Privacy And Online Compliance
If your business collects personal information - even something as simple as names, emails, delivery addresses, or behavioural tracking through a website - privacy compliance is part of running a modern business.
For many Adelaide businesses, this comes up through:
- Online stores (ecommerce)
- Mailing lists and lead generation
- Booking systems and appointment software
- Memberships and subscription services
A tailored Privacy Policy can help you explain what you collect, why you collect it, how it’s stored, and how customers can contact you about their information.
Keep in mind: the Privacy Act 1988 (Cth) doesn’t apply to every small business in every situation (for example, some small businesses are exempt, while others aren’t due to the type of information handled or the way the business operates). Even where an exemption applies, having clear privacy practices and website disclosures is often still a smart commercial move.
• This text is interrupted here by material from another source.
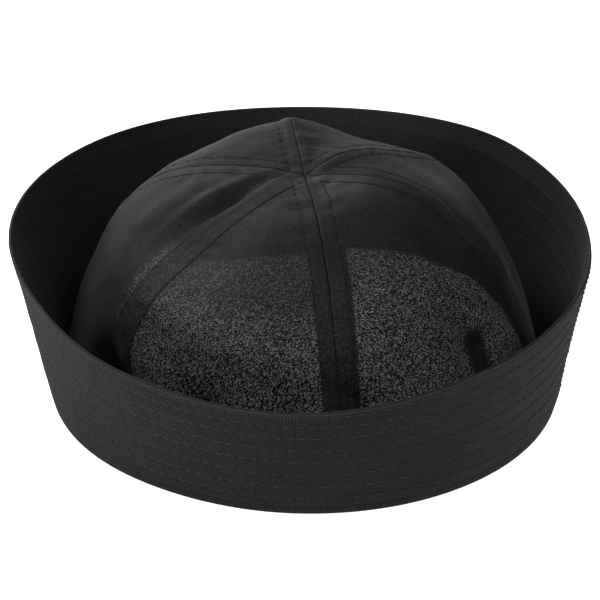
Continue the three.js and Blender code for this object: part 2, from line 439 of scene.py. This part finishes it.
def sew_gore(gore, material):
    """One gore: a slab of cloth with a closed edge, bent onto the crown."""
    name = GORES[gore][0]
    bm = bmesh.new()
    bmesh.ops.create_grid(bm, x_segments=GORE_ACROSS, y_segments=GORE_DOWN, size=0.5)
    under = bmesh.ops.extrude_face_region(bm, geom=bm.faces[:], use_keep_orig=True)
    under = [part for part in under["geom"] if isinstance(part, bmesh.types.BMVert)]
    bmesh.ops.translate(bm, verts=under, vec=(0, 0, -1))
    flat = np.array([vert.co for vert in bm.verts], float)
    u = flat[:, 0] + 0.5
    t = u - SEAM_CROWDING * np.sin(2 * math.pi * u) / (2 * math.pi)
    down = (0.5 - flat[:, 1]) * 90
    depth = np.where(flat[:, 2] < -0.5, CROWN_WALL, 0.0)
    reach = gore_reach(gore, t, down)
    angle = np.radians(down)
    mirrored = -1 if gore % 2 else 1
    along = (t - 0.5) * np.radians(gore_width(gore)) * np.sin(angle) * reach * mirrored
    cloth = bm.verts.layers.float_vector.new("cloth")
    for vert, x, y in zip(bm.verts, along, reach * angle):
        vert[cloth] = (x, y, 0)
    # The strength of the painted glints, a painted highlight, goes to the material as an
    # attribute.
    sheen = bm.verts.layers.float.new("painted_glint_zone")
    for vert, value in zip(bm.verts, painted_glint_zone(gore, t, down, reach)):
        vert[sheen] = value
    move_all(bm, gore_face(gore, t, down, depth))
    close_up(bm)
    shown(f"gore_{name}_cloth", bm, f"crown_gore_{name}", material)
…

It also helps build trust - which is a genuine competitive advantage, especially for brands trying to stand out.
Common Legal Risks For Small Businesses In Adelaide (And How To Reduce Them)
Every business has risk - that’s part of building something worthwhile.
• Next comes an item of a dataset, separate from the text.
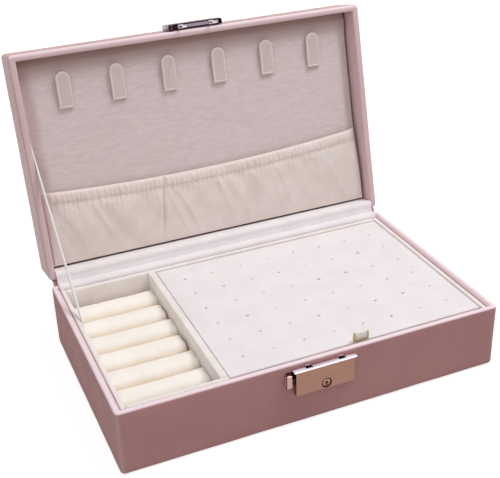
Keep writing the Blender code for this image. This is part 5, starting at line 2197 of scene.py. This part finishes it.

The key is to identify the risks that could hurt your business most, then reduce or manage them with the right legal strategy (and practical processes).
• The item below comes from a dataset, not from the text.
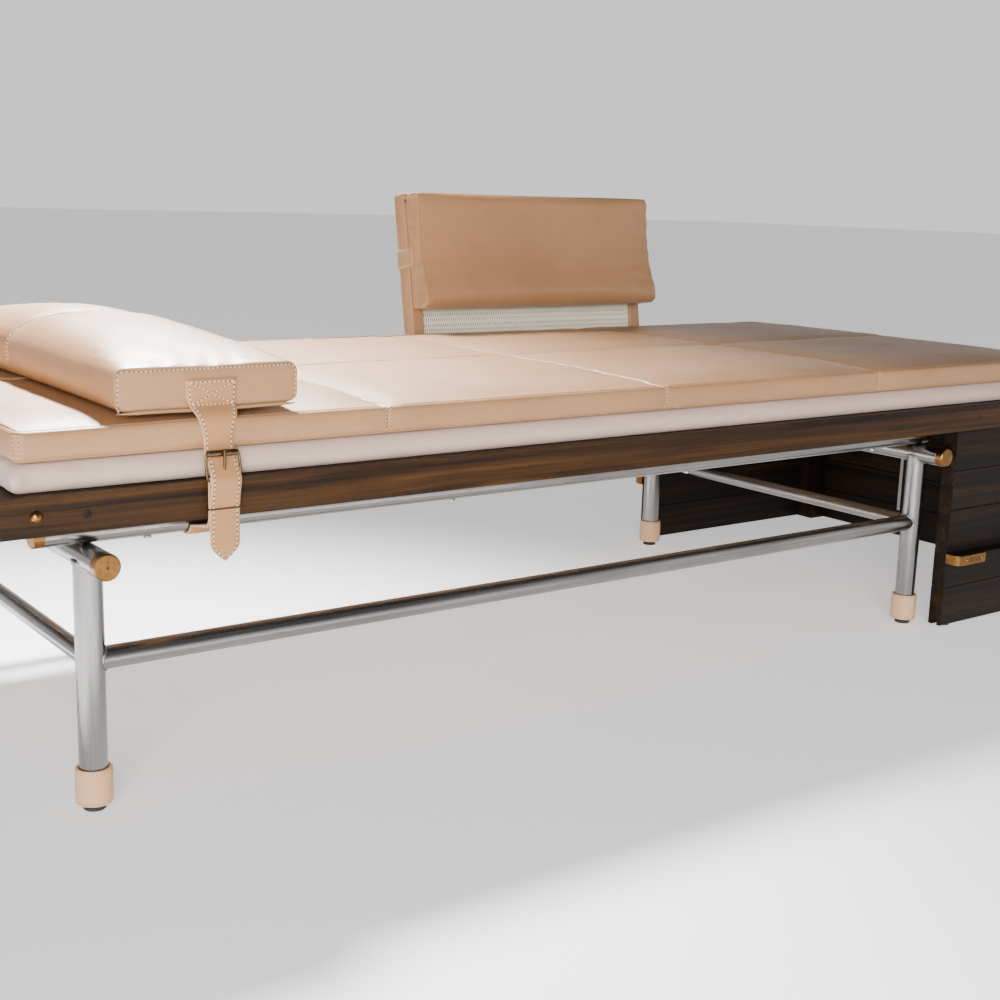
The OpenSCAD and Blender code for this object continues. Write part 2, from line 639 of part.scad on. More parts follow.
leg(leg_xs[0], -leg_y);  // leg_front_left
leg(leg_xs[1], -leg_y);  // leg_front_right
leg(leg_xs[0], leg_y);  // leg_rear_left
leg(leg_xs[1], leg_y);  // leg_rear_right
cross_tube(leg_xs[0]);  // cross_tube_left
cross_tube(leg_xs[1]);  // cross_tube_right
tie(leg_xs[0]);  // tie_left
tie(leg_xs[1]);  // tie_right
stretcher(-leg_y);  // stretcher_front
stretcher(leg_y);  // stretcher_rear
bearer(-leg_y);  // bearer_front
bearer(leg_y);  // bearer_rear
cross_caps();
bearer_caps();
foot_cuffs();
foot_inserts();
foot(leg_xs[0], -leg_y);  // foot_front_left
foot(leg_xs[1], -leg_y);  // foot_front_right
foot(leg_xs[0], leg_y);  // foot_rear_left
foot(leg_xs[1], leg_y);  // foot_rear_right
front_rail();  // side_rail_front
side_rail();  // side_rail_rear
end_rail(left_x);  // end_rail_left
end_rail(right_x - rail_w);  // end_rail_right
deck_slats();
slat_ledgers();
end_shelf();
rail_plugs();
wood_screws();
skirt_front();
skirt_rear();
skirt_end();
skirt_posts();
skirt_pads();
skirt_strip();
batten_front();
batten_rear();
batten_clips();
brass_fixings();
base_pad();
mattress();
head_pillow();
pillow_strap_front();
pillow_strap_rear();
anchor_strap_front();
anchor_strap_rear();
buckle_front();
buckle_rear();
roller_front();
roller_rear();
prong_front();
prong_rear();
strap_keepers();
stile(-stile_x);  // back_stile_left
stile(stile_x);  // back_stile_right
back_rails();
woven_panel();
back_pad();
back_pad_loops();
back_sockets();
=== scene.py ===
# Leather daybed on a brushed steel stand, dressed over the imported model.
# Sizes in the dictionaries are millimetres unless a note says otherwise.

import json
import math

import bpy
import numpy as np
from mathutils import Matrix, Vector
from mathutils.bvhtree import BVHTree
from mathutils.kdtree import KDTree


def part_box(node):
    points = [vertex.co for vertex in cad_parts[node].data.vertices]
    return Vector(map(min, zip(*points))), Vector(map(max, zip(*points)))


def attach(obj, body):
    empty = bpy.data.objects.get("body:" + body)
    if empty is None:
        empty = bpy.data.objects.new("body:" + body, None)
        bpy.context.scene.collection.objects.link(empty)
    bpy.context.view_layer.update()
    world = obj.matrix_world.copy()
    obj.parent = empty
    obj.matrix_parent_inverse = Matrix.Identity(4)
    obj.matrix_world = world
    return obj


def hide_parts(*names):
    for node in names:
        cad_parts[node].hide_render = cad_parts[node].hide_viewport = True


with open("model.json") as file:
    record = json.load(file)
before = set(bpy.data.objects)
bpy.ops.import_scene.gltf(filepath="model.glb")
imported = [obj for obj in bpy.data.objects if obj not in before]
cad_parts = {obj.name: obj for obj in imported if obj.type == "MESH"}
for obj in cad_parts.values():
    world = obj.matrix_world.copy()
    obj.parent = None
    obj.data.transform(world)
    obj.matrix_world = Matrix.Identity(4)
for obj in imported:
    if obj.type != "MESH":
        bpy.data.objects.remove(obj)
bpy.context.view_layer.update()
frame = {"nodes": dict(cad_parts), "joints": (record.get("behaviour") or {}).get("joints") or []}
nodes = frame["nodes"]
mm = 0.001
print("frame loaded:", len(nodes), "nodes")


# A socket that takes part in sums, so shader maths reads as maths
class Wire:
    def __init__(self, finish, socket):
        self.finish = finish
        self.socket = socket

    def math(self, operation, *others):
        values = dict(enumerate([self, *others]))
        return self.finish.node("ShaderNodeMath", {"operation": operation}, values)

    def flipped(self, operation, other):
        return self.finish.node("ShaderNodeMath", {"operation": operation}, {0: other, 1: self})

    def __add__(self, other):
        return self.math("ADD", other)

    def __radd__(self, other):
        return self.math("ADD", other)

    def __sub__(self, other):
        return self.math("SUBTRACT", other)

    def __rsub__(self, other):
        return self.flipped("SUBTRACT", other)

    def __mul__(self, other):
        return self.math("MULTIPLY", other)

    def __rmul__(self, other):
        return self.math("MULTIPLY", other)

    def __truediv__(self, other):
        return self.math("DIVIDE", other)

    def __pow__(self, other):
        return self.math("POWER", other)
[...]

Risk 1: “We Agreed Over Email” (But The Agreement Is Vague)
Deals done quickly over email or DMs often miss important details: scope, payment timing, ownership of work product, and what happens if the relationship ends early.
A short, clear contract can do a lot of heavy lifting here - and it can be written in plain English.
Risk 2: Co-Founder Disputes And Misaligned Expectations
Even strong relationships can change under pressure. People move cities, change careers, burn out, or simply disagree on strategy.
If there’s no written roadmap for decision-making, ownership and exits, disputes can become personal - and expensive.
Getting the right structure and documents in place early (like a shareholders agreement where appropriate, vesting terms, and IP ownership clauses) can help you protect the business while preserving relationships.
Risk 3: Consumer Complaints And Refunds
Whether you run a retail shop, sell online, or provide services, you need to comply with the Australian Consumer Law (ACL). The ACL impacts how you advertise, what you promise, how you handle refunds, and what you can (and can’t) put in your terms and conditions.
It’s worth making sure your marketing and customer policies are aligned with what the ACL requires - especially around statements like “no refunds” or “store credit only”, which can be risky if used incorrectly.
Risk 4: Hiring Without The Right Documentation
Many small businesses hire quickly when demand picks up - which makes sense operationally. But if the paperwork doesn’t keep up, you can end up with confusion about pay rates, hours, duties, confidentiality and notice periods.
Solid employment documentation is also a cultural tool: it sets expectations and reduces misunderstandings.
Risk 5: Taking On A Lease With Hidden Cost Exposure
If you’re signing a lease for an Adelaide storefront, office, warehouse or workshop, a few clauses can create big financial exposure:
- Outgoings (and how they’re calculated)
- Rent review mechanisms
- Make-good and repairs
- Limitations on your use of the premises
- Personal guarantees and security
A lease can be manageable and commercially fair - but it’s important to understand what you’re agreeing to before you’re locked in.
How To Choose The Right Business Lawyer In Adelaide For Your Business
Not every lawyer is the right fit for every business, and it’s completely reasonable to shop around.
When you’re choosing among business lawyers in Adelaide, it helps to think about what you actually need.
Look For Commercial, Not Just “General”, Experience
Small business legal work often involves contracts, risk allocation, and practical problem-solving. You’ll usually get the best outcome with a lawyer who regularly works with businesses like yours and understands how deals work in the real world.
Prioritise Clear Communication
You should feel comfortable asking “basic” questions - and getting clear answers without legal jargon.
A good business lawyer should be able to explain:
- What your real risks are (and what’s less important)
- What your options are
- What you should do now vs later
- The trade-offs between different approaches
Make Sure The Scope Matches Your Stage
A startup may need founder documents, IP protection, and customer terms. A growing business may need employment documentation, supplier contracts, and help with expansion or new locations.
The best advice is advice that fits where you are now - while still leaving room for growth.
Ask About Fixed Fees And Practical Deliverables
Small businesses often need cost certainty. It helps to ask what you’ll receive (for example, a reviewed contract, a redrafted agreement, or a full document package) and what the likely timeline is.
That way, you can plan around launch dates, negotiations, and operational milestones.
Key Takeaways
- Business lawyers in Adelaide typically support practical needs like contracts, business structure, leases, IP, employment, privacy and compliance - not just disputes.
- Getting legal advice early can help prevent expensive issues later, especially before you sign leases, take investment, hire staff, or launch to customers.
- Strong legal foundations usually include the right structure, clear contracts, and protection for IP, customer relationships and cash flow.
- If you have multiple founders or shareholders, a written agreement (such as a shareholders agreement) can help protect both the business and the relationship by setting expectations and exit pathways.
- Privacy and consumer law compliance are everyday issues for modern businesses, particularly if you sell online or collect customer information (though not all privacy law obligations apply to every small business in the same way).
- The “right” lawyer is one who communicates clearly, understands small business realities, and helps you prioritise what matters most at your stage.